**Given task**
Tally the lines holding the word "follow" and state the count by itself.

## START

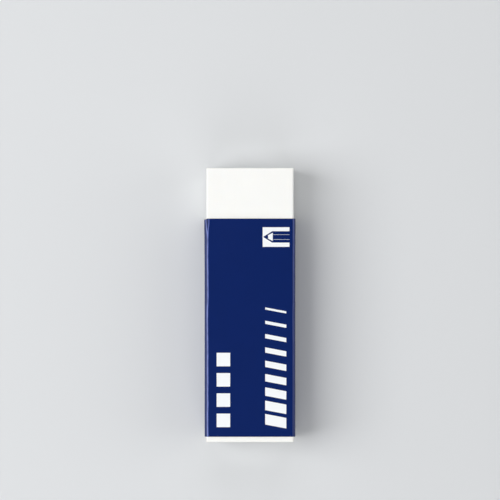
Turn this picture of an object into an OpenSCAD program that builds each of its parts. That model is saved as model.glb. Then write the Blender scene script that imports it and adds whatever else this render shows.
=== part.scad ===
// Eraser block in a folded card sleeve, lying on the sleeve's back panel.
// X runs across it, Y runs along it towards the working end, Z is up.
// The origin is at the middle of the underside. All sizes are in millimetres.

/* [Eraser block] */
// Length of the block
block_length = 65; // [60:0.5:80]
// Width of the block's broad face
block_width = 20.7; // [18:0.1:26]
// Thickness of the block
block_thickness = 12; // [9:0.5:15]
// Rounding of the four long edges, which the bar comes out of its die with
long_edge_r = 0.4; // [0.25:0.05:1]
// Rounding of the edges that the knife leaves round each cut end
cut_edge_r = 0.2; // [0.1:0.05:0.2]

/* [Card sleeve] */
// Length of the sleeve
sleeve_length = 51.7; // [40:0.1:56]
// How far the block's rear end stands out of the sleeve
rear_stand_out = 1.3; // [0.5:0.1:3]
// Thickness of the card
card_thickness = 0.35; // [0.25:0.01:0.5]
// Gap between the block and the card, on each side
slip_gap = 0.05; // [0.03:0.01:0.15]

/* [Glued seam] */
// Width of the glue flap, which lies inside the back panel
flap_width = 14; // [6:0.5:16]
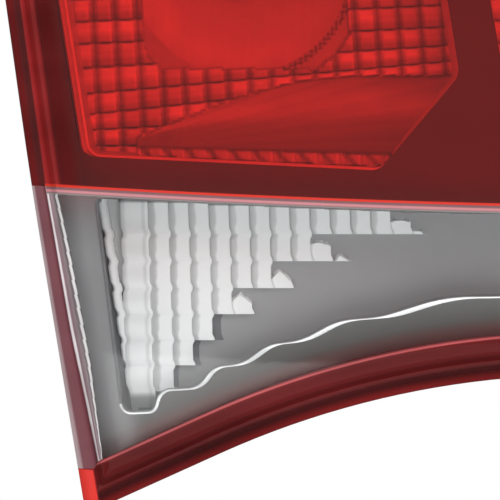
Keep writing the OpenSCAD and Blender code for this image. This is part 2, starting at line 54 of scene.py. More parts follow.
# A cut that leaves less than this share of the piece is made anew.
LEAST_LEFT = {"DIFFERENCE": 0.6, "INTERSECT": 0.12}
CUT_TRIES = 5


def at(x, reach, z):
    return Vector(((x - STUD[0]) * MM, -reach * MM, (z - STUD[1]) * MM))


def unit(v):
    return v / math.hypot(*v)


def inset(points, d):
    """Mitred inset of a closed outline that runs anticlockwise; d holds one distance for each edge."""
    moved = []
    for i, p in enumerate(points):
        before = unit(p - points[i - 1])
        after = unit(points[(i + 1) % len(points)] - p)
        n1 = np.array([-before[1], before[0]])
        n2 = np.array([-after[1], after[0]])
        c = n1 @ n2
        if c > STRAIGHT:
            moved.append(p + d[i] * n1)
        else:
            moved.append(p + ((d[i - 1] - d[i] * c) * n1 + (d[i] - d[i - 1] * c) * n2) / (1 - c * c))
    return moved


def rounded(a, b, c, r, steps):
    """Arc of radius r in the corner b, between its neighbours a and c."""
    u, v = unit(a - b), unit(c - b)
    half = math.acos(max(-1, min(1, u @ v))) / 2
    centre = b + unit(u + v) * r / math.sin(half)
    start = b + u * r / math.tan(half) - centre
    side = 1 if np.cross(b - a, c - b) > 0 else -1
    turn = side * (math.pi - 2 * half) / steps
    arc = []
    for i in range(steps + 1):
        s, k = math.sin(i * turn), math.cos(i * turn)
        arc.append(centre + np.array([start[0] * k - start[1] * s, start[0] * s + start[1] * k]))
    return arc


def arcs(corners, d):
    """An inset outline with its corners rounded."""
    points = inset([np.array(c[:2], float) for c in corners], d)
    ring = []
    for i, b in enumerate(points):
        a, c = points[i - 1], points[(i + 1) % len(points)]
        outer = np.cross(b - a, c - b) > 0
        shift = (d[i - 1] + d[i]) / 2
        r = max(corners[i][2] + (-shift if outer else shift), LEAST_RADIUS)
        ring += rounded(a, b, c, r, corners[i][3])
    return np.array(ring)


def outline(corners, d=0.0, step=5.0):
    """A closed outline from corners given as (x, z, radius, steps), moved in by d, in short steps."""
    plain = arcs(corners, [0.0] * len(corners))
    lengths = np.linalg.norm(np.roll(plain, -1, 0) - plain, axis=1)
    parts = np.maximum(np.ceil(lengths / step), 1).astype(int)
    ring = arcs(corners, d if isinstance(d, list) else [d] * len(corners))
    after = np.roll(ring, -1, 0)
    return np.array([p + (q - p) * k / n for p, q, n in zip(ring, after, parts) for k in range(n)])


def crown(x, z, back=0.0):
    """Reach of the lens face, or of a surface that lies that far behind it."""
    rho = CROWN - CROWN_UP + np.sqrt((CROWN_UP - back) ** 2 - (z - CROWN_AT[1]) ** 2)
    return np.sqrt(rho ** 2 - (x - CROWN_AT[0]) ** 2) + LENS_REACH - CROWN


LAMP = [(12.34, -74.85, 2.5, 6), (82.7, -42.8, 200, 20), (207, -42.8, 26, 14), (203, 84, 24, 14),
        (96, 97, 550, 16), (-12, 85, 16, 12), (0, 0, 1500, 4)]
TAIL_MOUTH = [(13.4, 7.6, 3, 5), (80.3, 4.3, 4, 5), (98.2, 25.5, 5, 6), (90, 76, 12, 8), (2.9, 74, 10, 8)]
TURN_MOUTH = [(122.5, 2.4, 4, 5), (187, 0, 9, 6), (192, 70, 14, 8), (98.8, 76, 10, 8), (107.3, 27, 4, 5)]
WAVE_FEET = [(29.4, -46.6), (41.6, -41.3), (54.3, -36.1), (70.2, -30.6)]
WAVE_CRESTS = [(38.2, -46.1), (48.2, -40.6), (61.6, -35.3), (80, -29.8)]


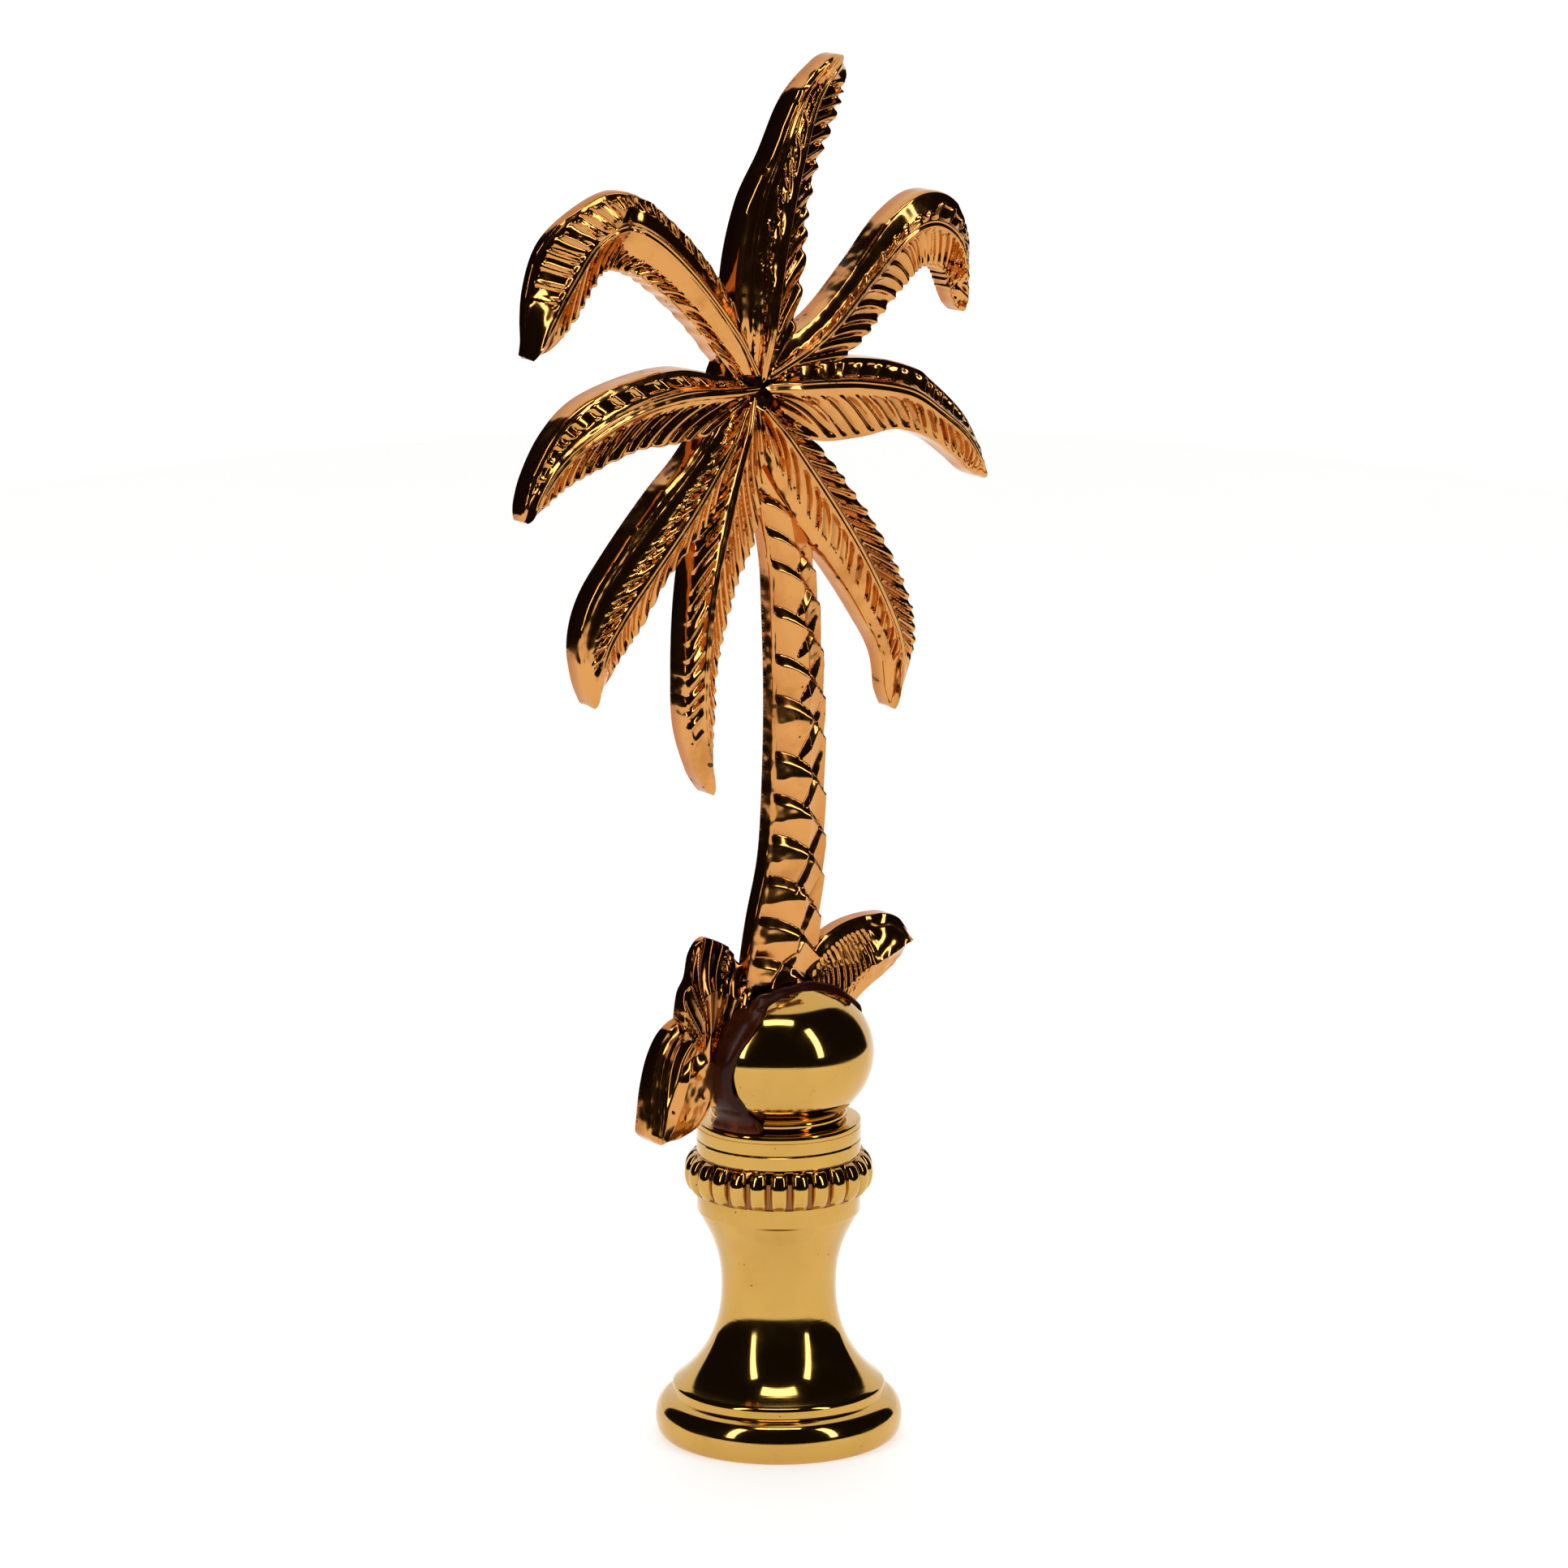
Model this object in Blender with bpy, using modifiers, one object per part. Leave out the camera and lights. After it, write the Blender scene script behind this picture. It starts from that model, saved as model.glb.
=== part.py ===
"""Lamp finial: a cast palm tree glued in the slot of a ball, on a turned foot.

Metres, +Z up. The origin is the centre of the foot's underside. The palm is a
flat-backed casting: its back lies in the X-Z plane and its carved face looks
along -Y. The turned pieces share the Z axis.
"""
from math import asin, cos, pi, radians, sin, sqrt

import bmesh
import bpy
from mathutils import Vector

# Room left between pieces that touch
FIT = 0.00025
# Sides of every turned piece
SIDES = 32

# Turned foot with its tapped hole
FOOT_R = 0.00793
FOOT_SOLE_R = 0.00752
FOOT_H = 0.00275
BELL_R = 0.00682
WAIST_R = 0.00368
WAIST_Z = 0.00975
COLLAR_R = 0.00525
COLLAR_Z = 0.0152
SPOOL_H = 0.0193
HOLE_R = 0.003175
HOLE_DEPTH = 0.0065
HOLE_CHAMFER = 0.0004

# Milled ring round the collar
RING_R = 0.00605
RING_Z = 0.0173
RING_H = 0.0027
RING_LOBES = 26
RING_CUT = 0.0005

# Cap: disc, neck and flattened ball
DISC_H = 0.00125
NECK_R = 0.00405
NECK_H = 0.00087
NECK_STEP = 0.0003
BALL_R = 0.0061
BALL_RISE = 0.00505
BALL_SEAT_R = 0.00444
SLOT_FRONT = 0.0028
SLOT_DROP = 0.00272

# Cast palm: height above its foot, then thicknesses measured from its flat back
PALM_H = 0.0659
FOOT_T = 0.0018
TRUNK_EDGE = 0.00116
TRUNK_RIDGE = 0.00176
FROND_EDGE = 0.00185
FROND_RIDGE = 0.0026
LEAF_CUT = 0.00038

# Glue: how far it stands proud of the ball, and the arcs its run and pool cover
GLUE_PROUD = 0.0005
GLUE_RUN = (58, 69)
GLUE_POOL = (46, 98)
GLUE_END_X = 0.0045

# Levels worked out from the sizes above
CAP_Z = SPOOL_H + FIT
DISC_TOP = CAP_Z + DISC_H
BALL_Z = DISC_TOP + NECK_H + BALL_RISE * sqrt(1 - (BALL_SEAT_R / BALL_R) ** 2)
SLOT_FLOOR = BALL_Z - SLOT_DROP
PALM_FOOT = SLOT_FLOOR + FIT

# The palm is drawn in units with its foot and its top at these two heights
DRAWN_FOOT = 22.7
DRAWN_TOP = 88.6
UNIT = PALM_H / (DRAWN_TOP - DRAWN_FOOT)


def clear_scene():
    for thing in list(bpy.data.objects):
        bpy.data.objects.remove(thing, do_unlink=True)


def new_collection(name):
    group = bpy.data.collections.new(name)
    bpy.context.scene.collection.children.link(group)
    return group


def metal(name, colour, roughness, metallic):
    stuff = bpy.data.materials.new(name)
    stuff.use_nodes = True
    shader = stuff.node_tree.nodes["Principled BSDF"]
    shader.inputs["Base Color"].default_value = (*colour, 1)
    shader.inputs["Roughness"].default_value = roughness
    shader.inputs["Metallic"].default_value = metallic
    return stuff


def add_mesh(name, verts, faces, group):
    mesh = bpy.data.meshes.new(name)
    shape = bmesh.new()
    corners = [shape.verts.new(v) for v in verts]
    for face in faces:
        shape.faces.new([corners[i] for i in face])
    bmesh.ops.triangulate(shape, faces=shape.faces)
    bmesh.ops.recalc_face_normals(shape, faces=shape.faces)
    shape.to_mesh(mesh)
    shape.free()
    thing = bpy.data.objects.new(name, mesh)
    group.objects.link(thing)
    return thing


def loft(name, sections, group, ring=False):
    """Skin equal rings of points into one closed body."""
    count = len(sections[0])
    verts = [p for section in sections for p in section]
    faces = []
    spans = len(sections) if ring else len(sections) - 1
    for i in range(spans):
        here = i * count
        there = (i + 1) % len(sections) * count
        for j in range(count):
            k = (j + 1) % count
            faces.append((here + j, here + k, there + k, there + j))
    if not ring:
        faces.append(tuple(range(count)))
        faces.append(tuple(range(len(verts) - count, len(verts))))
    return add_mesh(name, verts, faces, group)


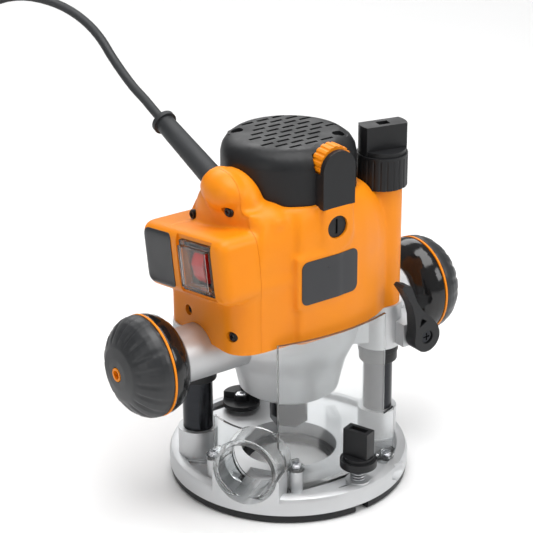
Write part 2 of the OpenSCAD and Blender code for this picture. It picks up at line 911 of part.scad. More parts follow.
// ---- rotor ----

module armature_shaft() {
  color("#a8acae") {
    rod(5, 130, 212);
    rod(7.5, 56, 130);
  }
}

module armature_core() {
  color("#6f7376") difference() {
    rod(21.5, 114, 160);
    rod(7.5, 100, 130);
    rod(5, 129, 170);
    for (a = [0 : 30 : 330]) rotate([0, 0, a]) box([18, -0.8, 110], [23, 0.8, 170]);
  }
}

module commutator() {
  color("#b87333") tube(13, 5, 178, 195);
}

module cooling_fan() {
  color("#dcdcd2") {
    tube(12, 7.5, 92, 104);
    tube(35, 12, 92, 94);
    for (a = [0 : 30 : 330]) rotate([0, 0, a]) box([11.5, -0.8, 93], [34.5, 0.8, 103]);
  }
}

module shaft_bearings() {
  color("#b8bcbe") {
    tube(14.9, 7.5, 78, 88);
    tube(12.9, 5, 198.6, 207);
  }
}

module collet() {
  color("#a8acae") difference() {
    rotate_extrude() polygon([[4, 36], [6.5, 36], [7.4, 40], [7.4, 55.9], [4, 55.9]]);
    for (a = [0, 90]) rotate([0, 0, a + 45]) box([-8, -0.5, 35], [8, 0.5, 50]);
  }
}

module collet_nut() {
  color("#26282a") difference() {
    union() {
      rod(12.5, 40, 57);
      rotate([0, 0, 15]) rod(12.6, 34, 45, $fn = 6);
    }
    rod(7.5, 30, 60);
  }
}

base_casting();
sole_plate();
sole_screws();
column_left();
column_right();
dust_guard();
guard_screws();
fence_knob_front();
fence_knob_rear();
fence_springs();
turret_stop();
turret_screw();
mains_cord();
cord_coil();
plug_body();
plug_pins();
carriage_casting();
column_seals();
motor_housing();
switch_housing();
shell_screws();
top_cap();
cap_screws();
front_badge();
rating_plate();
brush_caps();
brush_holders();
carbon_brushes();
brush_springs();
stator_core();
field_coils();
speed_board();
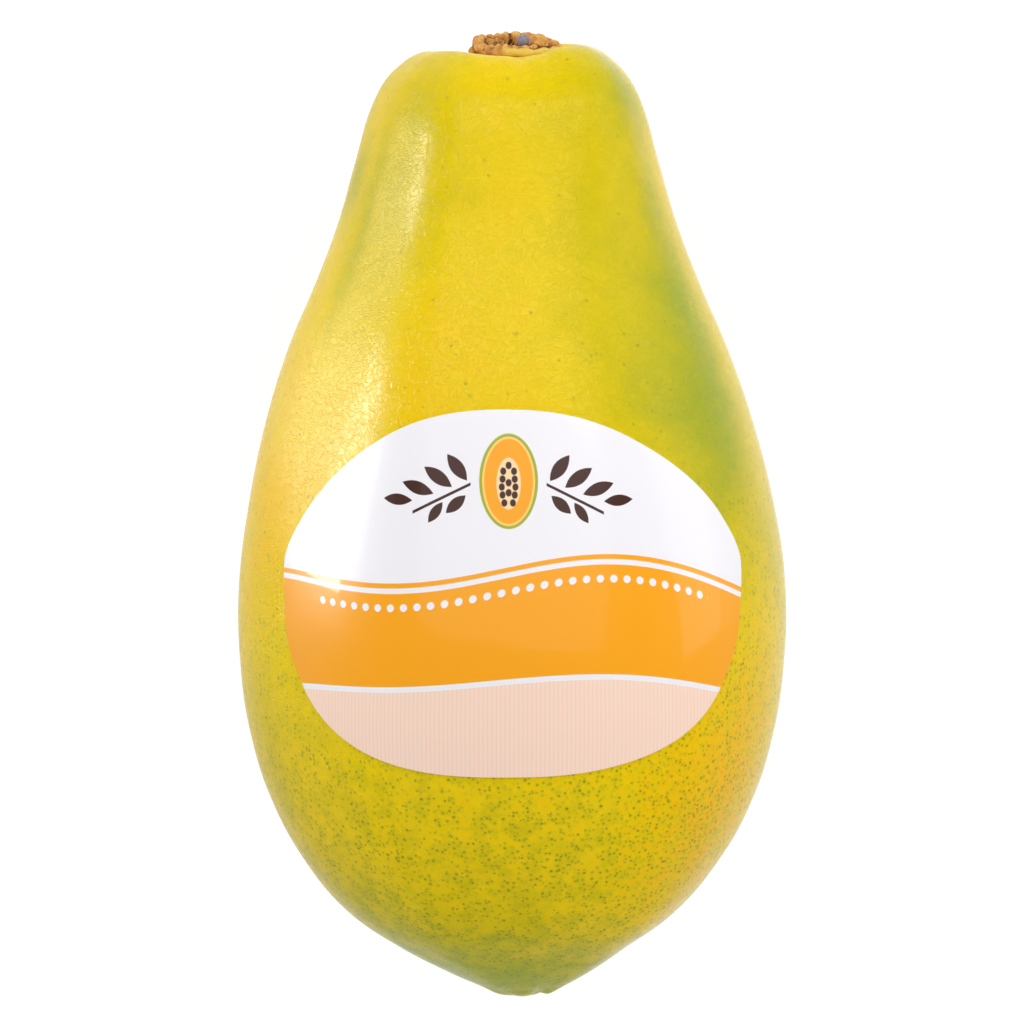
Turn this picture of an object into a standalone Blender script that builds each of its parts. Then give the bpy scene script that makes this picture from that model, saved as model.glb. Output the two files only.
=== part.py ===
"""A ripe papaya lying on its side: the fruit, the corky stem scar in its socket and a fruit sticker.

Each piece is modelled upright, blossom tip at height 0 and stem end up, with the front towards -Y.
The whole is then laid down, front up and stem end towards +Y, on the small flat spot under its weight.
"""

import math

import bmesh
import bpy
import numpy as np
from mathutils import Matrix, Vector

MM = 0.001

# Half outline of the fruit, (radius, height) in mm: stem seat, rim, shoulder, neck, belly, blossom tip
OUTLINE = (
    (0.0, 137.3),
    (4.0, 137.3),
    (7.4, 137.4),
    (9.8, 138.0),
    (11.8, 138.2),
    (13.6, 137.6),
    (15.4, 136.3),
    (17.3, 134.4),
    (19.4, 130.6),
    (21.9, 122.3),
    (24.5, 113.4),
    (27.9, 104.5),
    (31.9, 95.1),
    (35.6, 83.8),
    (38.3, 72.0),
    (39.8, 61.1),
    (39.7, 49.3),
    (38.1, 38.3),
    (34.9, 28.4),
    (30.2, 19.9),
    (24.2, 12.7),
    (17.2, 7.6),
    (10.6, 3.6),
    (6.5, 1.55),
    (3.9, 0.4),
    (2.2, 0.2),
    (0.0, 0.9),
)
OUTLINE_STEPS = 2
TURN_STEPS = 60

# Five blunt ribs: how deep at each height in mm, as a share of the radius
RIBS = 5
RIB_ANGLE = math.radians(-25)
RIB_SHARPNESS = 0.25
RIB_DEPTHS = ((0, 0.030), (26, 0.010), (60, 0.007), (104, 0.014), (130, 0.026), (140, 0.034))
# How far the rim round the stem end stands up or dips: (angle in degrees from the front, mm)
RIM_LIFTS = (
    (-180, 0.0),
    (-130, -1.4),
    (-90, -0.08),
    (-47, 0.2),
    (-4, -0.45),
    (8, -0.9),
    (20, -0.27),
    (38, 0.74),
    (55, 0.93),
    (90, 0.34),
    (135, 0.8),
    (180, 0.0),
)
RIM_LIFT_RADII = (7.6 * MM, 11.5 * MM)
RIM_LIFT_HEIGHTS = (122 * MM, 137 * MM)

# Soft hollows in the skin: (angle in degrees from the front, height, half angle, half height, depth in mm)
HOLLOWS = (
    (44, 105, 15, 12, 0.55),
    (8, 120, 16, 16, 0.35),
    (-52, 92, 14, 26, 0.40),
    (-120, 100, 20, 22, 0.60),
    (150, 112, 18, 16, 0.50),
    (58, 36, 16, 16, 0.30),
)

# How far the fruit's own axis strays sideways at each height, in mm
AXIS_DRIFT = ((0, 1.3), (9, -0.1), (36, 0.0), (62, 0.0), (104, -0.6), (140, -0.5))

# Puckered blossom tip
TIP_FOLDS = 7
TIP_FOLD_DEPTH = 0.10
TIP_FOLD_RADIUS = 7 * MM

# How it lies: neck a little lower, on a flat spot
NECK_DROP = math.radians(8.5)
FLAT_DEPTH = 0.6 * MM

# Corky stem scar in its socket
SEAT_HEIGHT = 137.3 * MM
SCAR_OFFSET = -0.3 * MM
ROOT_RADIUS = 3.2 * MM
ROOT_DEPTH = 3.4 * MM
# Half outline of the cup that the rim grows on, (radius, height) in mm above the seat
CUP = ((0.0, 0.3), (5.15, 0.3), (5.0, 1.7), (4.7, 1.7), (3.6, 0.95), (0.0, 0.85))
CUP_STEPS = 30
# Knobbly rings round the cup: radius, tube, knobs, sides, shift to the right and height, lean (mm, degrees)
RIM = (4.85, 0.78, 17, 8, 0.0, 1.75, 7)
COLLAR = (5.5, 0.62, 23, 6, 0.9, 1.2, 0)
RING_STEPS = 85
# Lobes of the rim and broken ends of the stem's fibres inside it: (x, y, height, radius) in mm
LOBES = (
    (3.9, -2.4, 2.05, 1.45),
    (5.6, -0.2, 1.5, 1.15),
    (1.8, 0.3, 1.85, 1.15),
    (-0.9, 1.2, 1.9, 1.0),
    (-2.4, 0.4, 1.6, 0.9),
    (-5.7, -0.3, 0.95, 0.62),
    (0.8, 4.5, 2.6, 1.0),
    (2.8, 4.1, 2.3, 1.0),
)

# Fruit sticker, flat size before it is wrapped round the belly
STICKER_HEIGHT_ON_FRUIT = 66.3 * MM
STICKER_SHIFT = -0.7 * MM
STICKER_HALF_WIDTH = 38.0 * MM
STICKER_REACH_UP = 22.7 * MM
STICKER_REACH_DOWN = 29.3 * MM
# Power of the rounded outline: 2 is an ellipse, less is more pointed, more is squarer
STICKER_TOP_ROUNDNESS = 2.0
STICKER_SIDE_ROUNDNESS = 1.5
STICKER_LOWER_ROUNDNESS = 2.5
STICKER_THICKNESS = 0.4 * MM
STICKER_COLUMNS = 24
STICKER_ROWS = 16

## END

**Reply to the task**
2